Social value no longer an optional extra for transport infrastructure planning

Capital-intensive transport initiatives are regularly framed and promoted as ‘city shaping’ infrastructure. But if they are to leave a lasting legacy for the communities that use them, these projects must be planned, designed and delivered with social value outcomes in mind.

What is social value?

Social value is the total impact of a project or investment on an individual’s wellbeing. According to the UK Green Building Council, it: “encompasses environmental, economic and social wellbeing and understands each of these in terms of their impact on the quality of life of people”.

Inherently placed-based, social value is an evolution of traditional ‘placemaking’ with a primary focus on improving the quality of life within communities.

To create it through transport infrastructure, we need to make liveability, prosperity, and resilience central tenants of our design and development practice−from the way we write business cases to the approaches we employ for downstream procurement, construction, and operations.

There are real and tangible benefits to be gained from implementing a social value approach. Transforming rhetoric into reality can however be challenging when it comes to assessing and measuring social value impacts on quality of life.

View from under Carnegie train station with walking paths

What's standing in the way of social benefit?

Here in Melbourne, our urban form is evolving into a polycentric form. Accompanying this transition are new infrastructure and mobility challenges.

Technological disruption, and the ongoing uncertainty presented by the global COVID-19 pandemic has us grappling with the impacts (and benefits) of working from home. There is a corresponding reduction in public transport use and micro-mobility is on the rise. People are also increasingly seeking to live, work and play with a "purpose".

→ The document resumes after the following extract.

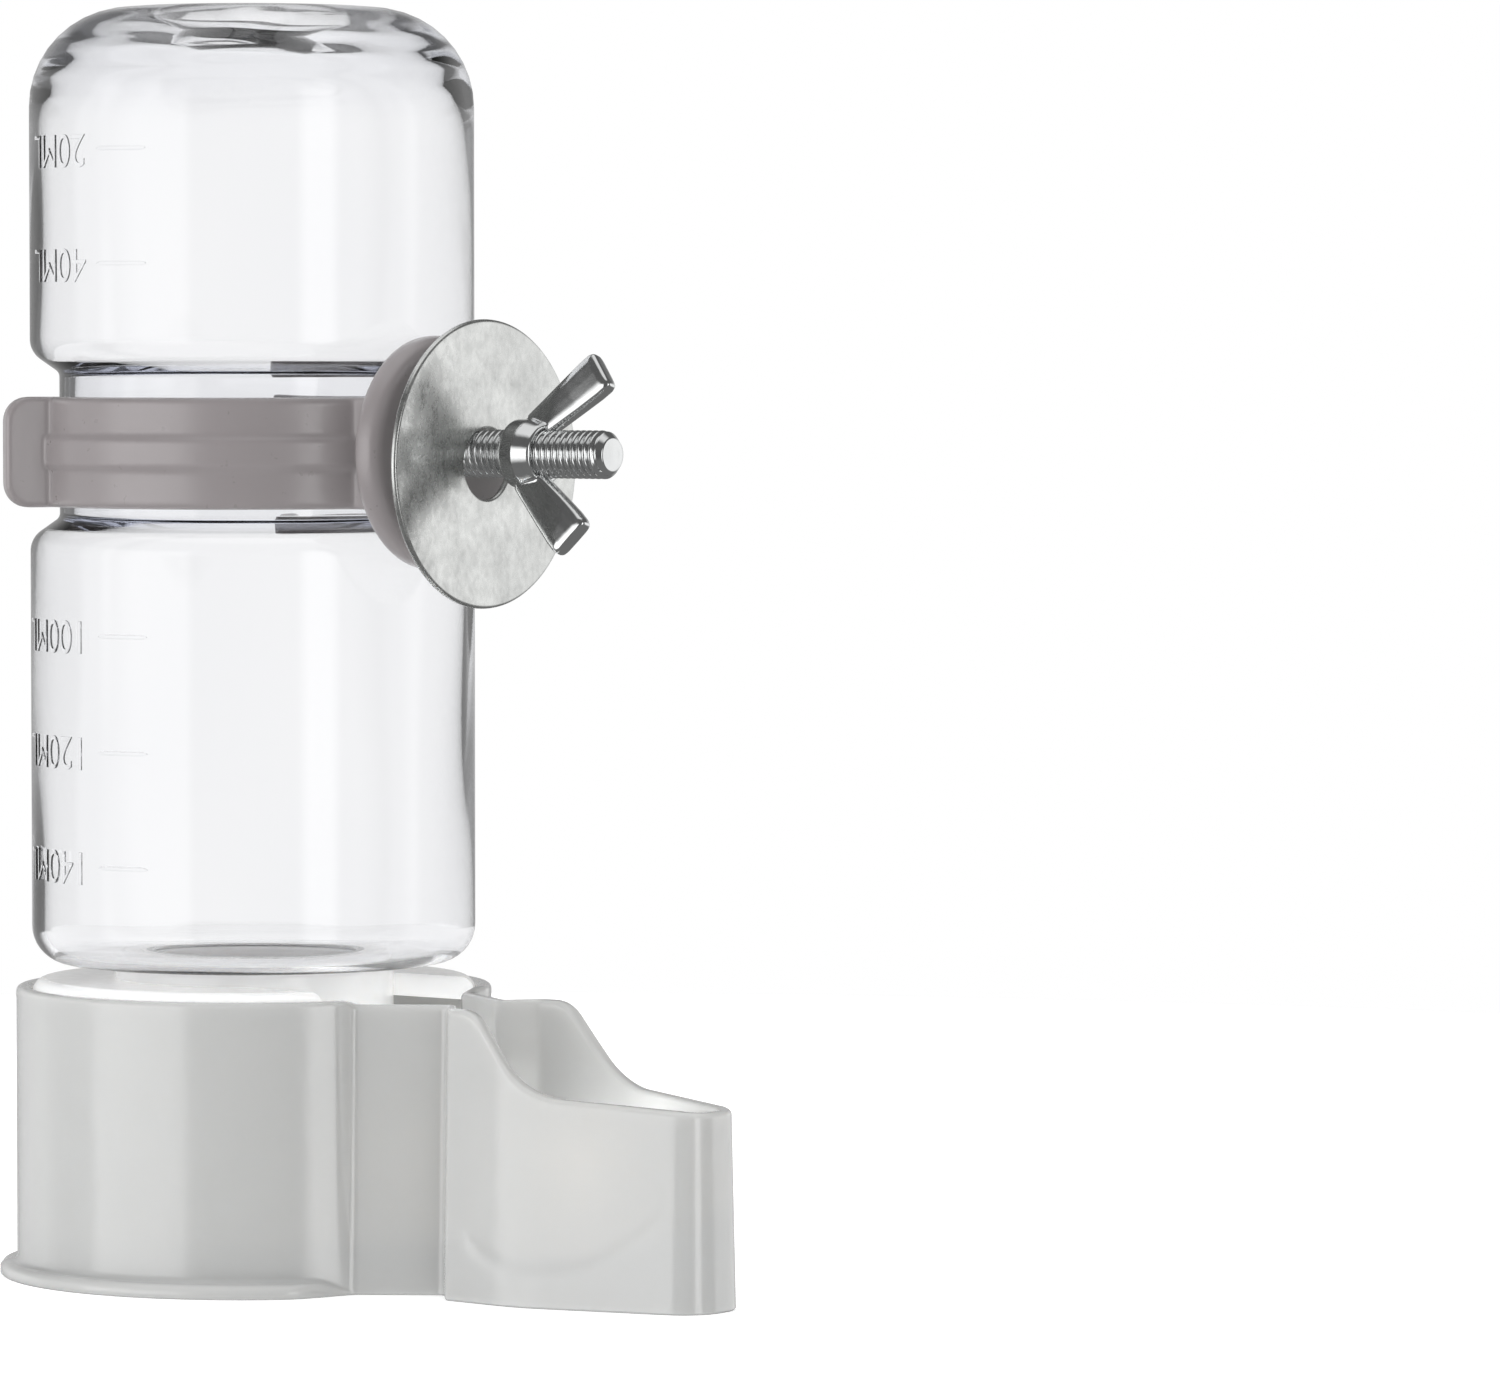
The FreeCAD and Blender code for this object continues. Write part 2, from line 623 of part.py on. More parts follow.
def make_wing_nut():
    """The wing nut: a tapered hub with two wings that lean forward."""
    body = new_body("wing_nut", x=NUT_SEAT, z=CLIP_LEVEL)
    hub = polygon(body, "hub_section", "XZ_Plane", [
        ("0", "0"),
        ("0", "nut_radius"),
        ("hub_shoulder", "nut_radius"),
        ("nut_length", "nut_nose"),
        ("nut_length", "0"),
    ])
    revolve(body, hub, "H_Axis")
    long = "sqrt((wing_height - nut_length / 2)^2 + (wing_reach - bolt_radius)^2)"
    along = (f"(wing_height - nut_length / 2) / {long}", f"(wing_reach - bolt_radius) / {long}")
    for side, word in ((1, "upper"), (-1, "lower")):
        places = []
        for x, y, across in (
            ("nut_length / 2", "bolt_radius", "wing_root / 2"),
            ("wing_height", "wing_reach", "wing_width / 2"),
            ("wing_height", "wing_reach", "-wing_width / 2"),
            ("nut_length / 2", "bolt_radius", "-wing_root / 2"),
        ):
            place_x = f"{x} - ({across}) * {along[1]}"
            place_y = f"{side} * ({y} + ({across}) * {along[0]})"
            places.append((place_x, place_y))
        wing = polygon(body, f"{word}_wing_side", "XZ_Plane", places)
        pad(body, wing, "wing_thickness", both_ways=True)
    thickness = size("wing_thickness")
    outer_half = size("wing_reach - wing_width / 2")
    round_edges(body, "wing_rounding", "wing_round",
                lambda middle, edge: abs(edge.Length - thickness) < NEAR
                and abs(middle.y) < NEAR and abs(middle.z) > outer_half)
    bore = circles(body, "thread_plan", "YZ_Plane", ["bolt_radius + thread_gap"])
    pocket(body, bore, "nut_length * 4", both_ways=True)
    body.setExpression("Placement.Rotation.Angle", cells("-nut_turn"))
    body.Placement.Rotation = FreeCAD.Rotation(FreeCAD.Vector(1, 0, 0), -size("nut_turn"))
    doc.recompute()
    return body


PIECES = [
    make_fount_base(),
    make_neck_collar(),
    make_bottle(),
    make_mounting_clip(),
    make_clamp_bolt(),
    make_clamp_washer(),
    make_wing_nut(),
]

doc.recompute()
for item in doc.Objects:
    if "Invalid" in item.State or "Error" in item.State:
        raise RuntimeError(f"{item.Name} failed: {item.State}")
for piece in PIECES:
    if piece.Shape.isNull() or not piece.Shape.isValid() or len(piece.Shape.Solids) != 1:
        raise RuntimeError(f"{piece.Label} has no single valid solid")

os.makedirs("parts", exist_ok=True)
for piece in PIECES:
    piece.Shape.exportStep(f"parts/{piece.Label}.step")
    box = piece.Shape.BoundBox
    print(f"{piece.Label}: {piece.Shape.Volume:.0f} mm3, X {box.XMin:.2f} {box.XMax:.2f}, "
          f"Y {box.YMin:.2f} {box.YMax:.2f}, Z {box.ZMin:.2f} {box.ZMax:.2f}")
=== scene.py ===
import math

import bmesh
import bpy
import numpy as np
from mathutils import Matrix, Vector


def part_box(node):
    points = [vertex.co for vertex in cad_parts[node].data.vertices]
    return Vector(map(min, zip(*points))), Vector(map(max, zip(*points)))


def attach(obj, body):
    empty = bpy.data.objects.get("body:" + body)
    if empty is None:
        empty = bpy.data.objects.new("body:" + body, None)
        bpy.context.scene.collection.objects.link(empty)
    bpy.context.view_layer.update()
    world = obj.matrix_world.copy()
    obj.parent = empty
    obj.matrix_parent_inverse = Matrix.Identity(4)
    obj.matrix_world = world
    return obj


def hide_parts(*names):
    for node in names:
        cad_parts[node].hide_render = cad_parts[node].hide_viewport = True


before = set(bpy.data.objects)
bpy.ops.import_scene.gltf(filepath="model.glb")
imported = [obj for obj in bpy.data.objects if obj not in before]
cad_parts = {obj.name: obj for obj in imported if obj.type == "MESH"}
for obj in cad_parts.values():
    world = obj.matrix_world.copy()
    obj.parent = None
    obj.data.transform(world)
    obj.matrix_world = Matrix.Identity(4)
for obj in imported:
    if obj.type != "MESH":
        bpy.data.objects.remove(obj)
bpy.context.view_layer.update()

# Sizes here are in millimetres; MM turns them into Blender's metres.
MM = 0.001
MERGE_WITHIN = 0.0005


def box_mm(node):
    """Lowest and highest corner of a CAD node, in millimetres."""
    low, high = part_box(node)
    return np.array(low) / MM, np.array(high) / MM


BASE_HIGH = box_mm("fount_base")[1]
COLLAR_HIGH = box_mm("neck_collar")[1]
BOTTLE_LOW, BOTTLE_HIGH = box_mm("bottle")
CLIP_HIGH = box_mm("mounting_clip")[1]
BOLT_LOW, BOLT_HIGH = box_mm("clamp_bolt")
WASHER_LOW, WASHER_HIGH = box_mm("clamp_washer")
NUT_LOW = box_mm("wing_nut")[0]
BOLT_LEVEL = (BOLT_LOW[2] + BOLT_HIGH[2]) / 2
BOLT_RADIUS = 2.5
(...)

Man riding bike through a city

All of this disruption and societal change is forcing us to reconsider our approach to transport infrastructure planning. To develop high quality projects that enhance the lives of Melburnians, we need to improve our understanding of what city communities want, need and value. And we need to recalibrate our approach to address the macro trends and challenges that are facing those same communities. 

How we evaluate a project's cost and benefit is a key area to look at.

Traditional business case processes consider narrowly defined, yet easy to quantify project economic benefits (travel time savings etc), but the social value benefits that a transport infrastructure project can bring are much harder to objectively quantify.

"With work, travel and life-changing rapidly in Melbourne, the days of calculation-based decision-making on infrastructure may need to make way for a more conversation and qualitative based approaches to project ideation, design, and decision-making."

Greg Harrison, RPS  Victorian Lead for Strategy and Investment stands in front of Pillars outside the State Library of Victoria in Melbourne CBS.

How do we ensure projects are delivering on the social front?

It’s encouraging to see that the conversation about prioritising social value in transport infrastructure’s planning and design is gaining momentum in Australia.

While their approaches may differ, the states and territories have introduced a variety of policies from First Nations procurement to the development of jobs and skills, and incentives to purchase from small, regional, disability and other social enterprises.

Train at a Melbourne train station

The recent refresh of the Infrastructure Australia’s Assessment Framework is also acting as a catalyst for change, with the update including new guidance material on capturing quality-of-life benefits. This includes a technical guide for economic appraisal with an updated methodology for social cost-benefit analysis.

Australia can learn a lot from places like the United Kingdom (UK). The introduction of the Public Services (Social Value) Act 2012 positioned the UK as an early leader in this space, and has generated examples of both good policy and leading practice.

Melbourne trams in busy Melbourne city street

The UK Government has taken further significant steps recently by embracing social value in government procurement. It’s Procurement policy note: taking account of social value in the award of central government contracts (PPN06/20) introduced a new model to deliver social value through government's commercial activities. Under this policy, at least 10% of every government procurement decision is based on the scoring of a social-value proposal attached to a tenderer’s bid.

In New Zealand, Treasury has developed and adopted a bespoke Cost-Benefit Analysis tool (CBAx) - a spreadsheet model containing a database of values licenced from the Australian Social Value Bank. The aim is to help government agencies monetise social impacts and do cost-benefit analysis to inform decision-making.

Upscaling social procurement for big social value

Here in Victoria, our Social Procurement Framework defines ‘social procurement’ as the use of an organisation’s buying power to generate social value above and beyond the value of the goods, services or construction being procured.

The huge number of transport projects that we have in progress and in the pipeline including city shaping transport infrastructure initiatives such as the Suburban Rail Loop and Melbourne Airport Rail−mean we have an unique opportunity to integrate social value now, and create a better future for Melbourne through the investments we are making. But while the framework and intent is there, now is the time to upscale.

Rather than tick box tenderer compliance on things like local industry participation, we need social value to form a core objective, and outcome for all of our projects and investments.

By embedding social value, we can ensure Victoria’s ‘Big Build’ doesn’t just generate transport assets that get us from A to B, but that it acts as an enabler of increased liveability, prosperity, and resilience, too.